-- Begin Information provided --

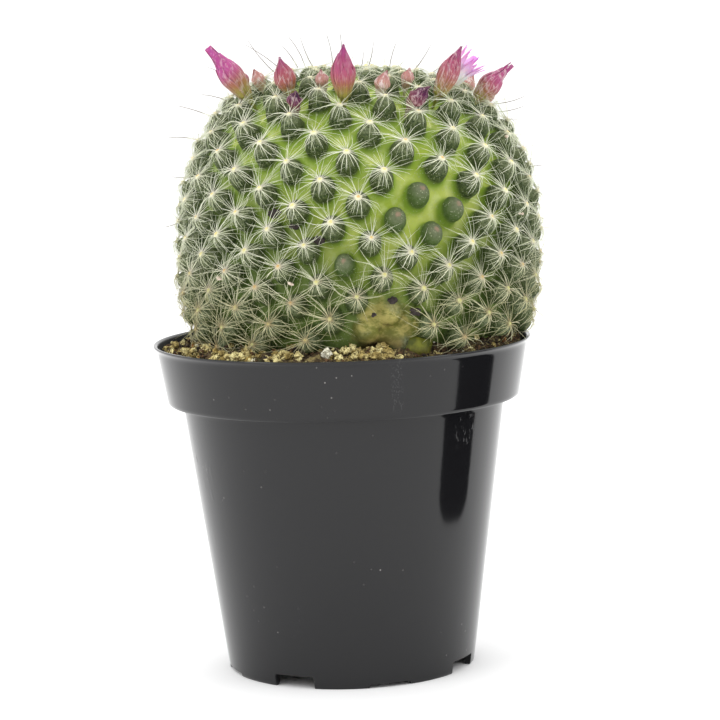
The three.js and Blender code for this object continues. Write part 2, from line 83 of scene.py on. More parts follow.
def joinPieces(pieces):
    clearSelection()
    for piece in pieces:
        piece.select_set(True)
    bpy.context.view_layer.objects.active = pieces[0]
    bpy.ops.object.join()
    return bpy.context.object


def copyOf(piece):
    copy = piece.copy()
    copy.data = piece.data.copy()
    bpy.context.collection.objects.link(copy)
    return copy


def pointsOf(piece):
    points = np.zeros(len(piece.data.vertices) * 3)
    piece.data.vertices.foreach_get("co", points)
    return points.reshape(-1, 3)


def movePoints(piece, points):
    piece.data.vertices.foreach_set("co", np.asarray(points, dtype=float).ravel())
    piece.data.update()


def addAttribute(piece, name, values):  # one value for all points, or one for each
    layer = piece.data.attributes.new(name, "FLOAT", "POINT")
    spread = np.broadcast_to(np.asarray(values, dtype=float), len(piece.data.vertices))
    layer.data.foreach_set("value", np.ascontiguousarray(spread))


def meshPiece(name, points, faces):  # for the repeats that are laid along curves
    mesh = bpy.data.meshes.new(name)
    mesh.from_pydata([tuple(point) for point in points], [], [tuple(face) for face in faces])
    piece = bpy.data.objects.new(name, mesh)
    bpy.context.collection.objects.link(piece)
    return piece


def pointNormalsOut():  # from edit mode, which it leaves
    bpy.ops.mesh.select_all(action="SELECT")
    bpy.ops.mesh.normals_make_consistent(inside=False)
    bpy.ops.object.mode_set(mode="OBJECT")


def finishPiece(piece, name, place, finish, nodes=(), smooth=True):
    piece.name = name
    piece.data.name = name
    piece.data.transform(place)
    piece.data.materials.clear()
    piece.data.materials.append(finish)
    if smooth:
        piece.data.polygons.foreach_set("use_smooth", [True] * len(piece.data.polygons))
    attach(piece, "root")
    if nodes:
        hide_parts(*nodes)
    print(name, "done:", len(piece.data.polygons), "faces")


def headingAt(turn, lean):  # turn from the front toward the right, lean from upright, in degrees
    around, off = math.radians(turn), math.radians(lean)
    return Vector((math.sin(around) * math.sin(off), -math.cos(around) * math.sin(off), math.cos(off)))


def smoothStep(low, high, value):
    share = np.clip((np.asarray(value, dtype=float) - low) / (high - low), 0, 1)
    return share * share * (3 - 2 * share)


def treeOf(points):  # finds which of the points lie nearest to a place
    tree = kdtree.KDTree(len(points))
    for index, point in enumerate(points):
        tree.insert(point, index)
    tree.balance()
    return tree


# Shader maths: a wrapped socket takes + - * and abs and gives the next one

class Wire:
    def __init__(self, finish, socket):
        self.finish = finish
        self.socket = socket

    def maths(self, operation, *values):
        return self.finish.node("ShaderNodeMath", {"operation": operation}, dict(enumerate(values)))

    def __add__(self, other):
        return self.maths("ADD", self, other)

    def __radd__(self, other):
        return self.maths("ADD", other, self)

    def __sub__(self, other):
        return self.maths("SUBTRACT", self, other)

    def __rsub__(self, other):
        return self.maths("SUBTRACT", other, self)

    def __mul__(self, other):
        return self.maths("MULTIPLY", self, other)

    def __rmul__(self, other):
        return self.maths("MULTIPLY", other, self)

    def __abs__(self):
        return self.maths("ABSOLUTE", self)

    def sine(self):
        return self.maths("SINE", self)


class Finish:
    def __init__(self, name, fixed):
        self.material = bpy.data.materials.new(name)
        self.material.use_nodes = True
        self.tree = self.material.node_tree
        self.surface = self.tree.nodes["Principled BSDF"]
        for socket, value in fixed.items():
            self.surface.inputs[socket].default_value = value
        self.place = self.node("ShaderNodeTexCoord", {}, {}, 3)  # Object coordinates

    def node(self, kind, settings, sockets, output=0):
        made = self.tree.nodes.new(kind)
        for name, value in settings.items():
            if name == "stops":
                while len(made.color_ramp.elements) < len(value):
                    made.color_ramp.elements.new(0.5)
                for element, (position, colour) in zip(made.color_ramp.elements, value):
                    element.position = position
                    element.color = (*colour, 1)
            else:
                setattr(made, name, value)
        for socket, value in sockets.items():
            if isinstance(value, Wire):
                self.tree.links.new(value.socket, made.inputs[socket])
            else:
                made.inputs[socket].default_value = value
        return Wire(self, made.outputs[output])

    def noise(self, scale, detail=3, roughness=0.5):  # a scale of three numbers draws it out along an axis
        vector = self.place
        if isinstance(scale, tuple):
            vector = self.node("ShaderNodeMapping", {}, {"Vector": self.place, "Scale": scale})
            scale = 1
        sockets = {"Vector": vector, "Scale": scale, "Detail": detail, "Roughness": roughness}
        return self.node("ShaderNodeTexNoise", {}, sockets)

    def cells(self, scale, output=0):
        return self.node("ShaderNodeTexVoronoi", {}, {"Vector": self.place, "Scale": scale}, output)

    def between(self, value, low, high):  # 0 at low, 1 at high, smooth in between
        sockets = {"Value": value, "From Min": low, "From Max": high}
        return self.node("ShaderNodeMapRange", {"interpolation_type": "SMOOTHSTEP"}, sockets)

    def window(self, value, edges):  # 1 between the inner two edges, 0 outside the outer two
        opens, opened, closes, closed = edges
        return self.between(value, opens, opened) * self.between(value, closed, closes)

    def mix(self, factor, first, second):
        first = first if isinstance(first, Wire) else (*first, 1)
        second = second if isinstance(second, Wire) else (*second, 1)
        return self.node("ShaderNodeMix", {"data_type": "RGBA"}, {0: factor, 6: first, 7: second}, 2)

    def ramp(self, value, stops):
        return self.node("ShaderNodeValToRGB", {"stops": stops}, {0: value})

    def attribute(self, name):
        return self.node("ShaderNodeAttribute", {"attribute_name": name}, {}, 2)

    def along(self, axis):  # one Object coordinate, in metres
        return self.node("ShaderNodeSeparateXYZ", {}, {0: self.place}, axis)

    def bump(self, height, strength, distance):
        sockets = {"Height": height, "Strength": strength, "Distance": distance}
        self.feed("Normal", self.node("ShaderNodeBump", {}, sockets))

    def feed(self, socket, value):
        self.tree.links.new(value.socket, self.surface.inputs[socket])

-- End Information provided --

Work to do |
Copy all data exactly, start to finish.

Full solution |
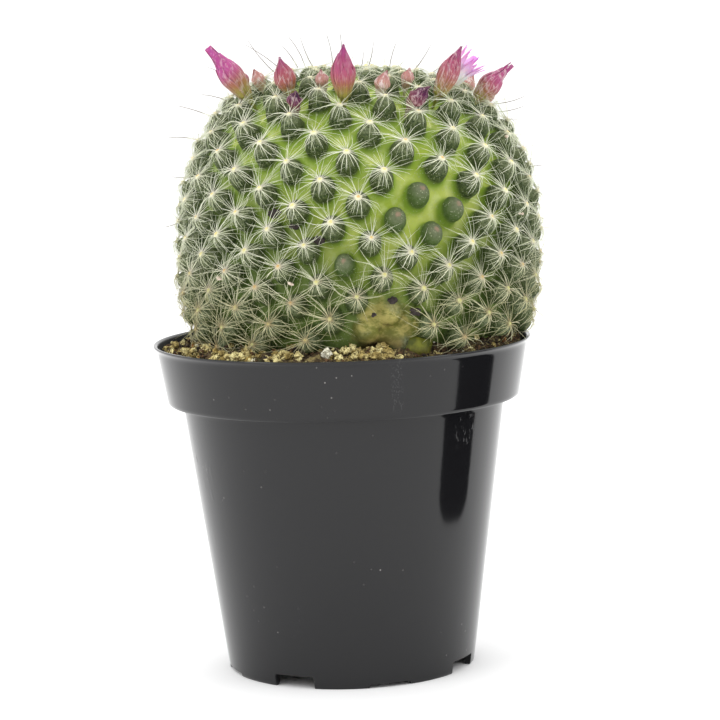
The three.js and Blender code for this object continues. Write part 2, from line 83 of scene.py on. More parts follow.
def joinPieces(pieces):
    clearSelection()
    for piece in pieces:
        piece.select_set(True)
    bpy.context.view_layer.objects.active = pieces[0]
    bpy.ops.object.join()
    return bpy.context.object


def copyOf(piece):
    copy = piece.copy()
    copy.data = piece.data.copy()
    bpy.context.collection.objects.link(copy)
    return copy


def pointsOf(piece):
    points = np.zeros(len(piece.data.vertices) * 3)
    piece.data.vertices.foreach_get("co", points)
    return points.reshape(-1, 3)


def movePoints(piece, points):
    piece.data.vertices.foreach_set("co", np.asarray(points, dtype=float).ravel())
    piece.data.update()


def addAttribute(piece, name, values):  # one value for all points, or one for each
    layer = piece.data.attributes.new(name, "FLOAT", "POINT")
    spread = np.broadcast_to(np.asarray(values, dtype=float), len(piece.data.vertices))
    layer.data.foreach_set("value", np.ascontiguousarray(spread))


def meshPiece(name, points, faces):  # for the repeats that are laid along curves
    mesh = bpy.data.meshes.new(name)
    mesh.from_pydata([tuple(point) for point in points], [], [tuple(face) for face in faces])
    piece = bpy.data.objects.new(name, mesh)
    bpy.context.collection.objects.link(piece)
    return piece


def pointNormalsOut():  # from edit mode, which it leaves
    bpy.ops.mesh.select_all(action="SELECT")
    bpy.ops.mesh.normals_make_consistent(inside=False)
    bpy.ops.object.mode_set(mode="OBJECT")


def finishPiece(piece, name, place, finish, nodes=(), smooth=True):
    piece.name = name
    piece.data.name = name
    piece.data.transform(place)
    piece.data.materials.clear()
    piece.data.materials.append(finish)
    if smooth:
        piece.data.polygons.foreach_set("use_smooth", [True] * len(piece.data.polygons))
    attach(piece, "root")
    if nodes:
        hide_parts(*nodes)
    print(name, "done:", len(piece.data.polygons), "faces")


def headingAt(turn, lean):  # turn from the front toward the right, lean from upright, in degrees
    around, off = math.radians(turn), math.radians(lean)
    return Vector((math.sin(around) * math.sin(off), -math.cos(around) * math.sin(off), math.cos(off)))


def smoothStep(low, high, value):
    share = np.clip((np.asarray(value, dtype=float) - low) / (high - low), 0, 1)
    return share * share * (3 - 2 * share)


def treeOf(points):  # finds which of the points lie nearest to a place
    tree = kdtree.KDTree(len(points))
    for index, point in enumerate(points):
        tree.insert(point, index)
    tree.balance()
    return tree


# Shader maths: a wrapped socket takes + - * and abs and gives the next one

class Wire:
    def __init__(self, finish, socket):
        self.finish = finish
        self.socket = socket

    def maths(self, operation, *values):
        return self.finish.node("ShaderNodeMath", {"operation": operation}, dict(enumerate(values)))

    def __add__(self, other):
        return self.maths("ADD", self, other)

    def __radd__(self, other):
        return self.maths("ADD", other, self)

    def __sub__(self, other):
        return self.maths("SUBTRACT", self, other)

    def __rsub__(self, other):
        return self.maths("SUBTRACT", other, self)

    def __mul__(self, other):
        return self.maths("MULTIPLY", self, other)

    def __rmul__(self, other):
        return self.maths("MULTIPLY", other, self)

    def __abs__(self):
        return self.maths("ABSOLUTE", self)

    def sine(self):
        return self.maths("SINE", self)


class Finish:
    def __init__(self, name, fixed):
        self.material = bpy.data.materials.new(name)
        self.material.use_nodes = True
        self.tree = self.material.node_tree
        self.surface = self.tree.nodes["Principled BSDF"]
        for socket, value in fixed.items():
            self.surface.inputs[socket].default_value = value
        self.place = self.node("ShaderNodeTexCoord", {}, {}, 3)  # Object coordinates

    def node(self, kind, settings, sockets, output=0):
        made = self.tree.nodes.new(kind)
        for name, value in settings.items():
            if name == "stops":
                while len(made.color_ramp.elements) < len(value):
                    made.color_ramp.elements.new(0.5)
                for element, (position, colour) in zip(made.color_ramp.elements, value):
                    element.position = position
                    element.color = (*colour, 1)
            else:
                setattr(made, name, value)
        for socket, value in sockets.items():
            if isinstance(value, Wire):
                self.tree.links.new(value.socket, made.inputs[socket])
            else:
                made.inputs[socket].default_value = value
        return Wire(self, made.outputs[output])

    def noise(self, scale, detail=3, roughness=0.5):  # a scale of three numbers draws it out along an axis
        vector = self.place
        if isinstance(scale, tuple):
            vector = self.node("ShaderNodeMapping", {}, {"Vector": self.place, "Scale": scale})
            scale = 1
        sockets = {"Vector": vector, "Scale": scale, "Detail": detail, "Roughness": roughness}
        return self.node("ShaderNodeTexNoise", {}, sockets)

    def cells(self, scale, output=0):
        return self.node("ShaderNodeTexVoronoi", {}, {"Vector": self.place, "Scale": scale}, output)

    def between(self, value, low, high):  # 0 at low, 1 at high, smooth in between
        sockets = {"Value": value, "From Min": low, "From Max": high}
        return self.node("ShaderNodeMapRange", {"interpolation_type": "SMOOTHSTEP"}, sockets)

    def window(self, value, edges):  # 1 between the inner two edges, 0 outside the outer two
        opens, opened, closes, closed = edges
        return self.between(value, opens, opened) * self.between(value, closed, closes)

    def mix(self, factor, first, second):
        first = first if isinstance(first, Wire) else (*first, 1)
        second = second if isinstance(second, Wire) else (*second, 1)
        return self.node("ShaderNodeMix", {"data_type": "RGBA"}, {0: factor, 6: first, 7: second}, 2)

    def ramp(self, value, stops):
        return self.node("ShaderNodeValToRGB", {"stops": stops}, {0: value})

    def attribute(self, name):
        return self.node("ShaderNodeAttribute", {"attribute_name": name}, {}, 2)

    def along(self, axis):  # one Object coordinate, in metres
        return self.node("ShaderNodeSeparateXYZ", {}, {0: self.place}, axis)

    def bump(self, height, strength, distance):
        sockets = {"Height": height, "Strength": strength, "Distance": distance}
        self.feed("Normal", self.node("ShaderNodeBump", {}, sockets))

    def feed(self, socket, value):
        self.tree.links.new(value.socket, self.surface.inputs[socket])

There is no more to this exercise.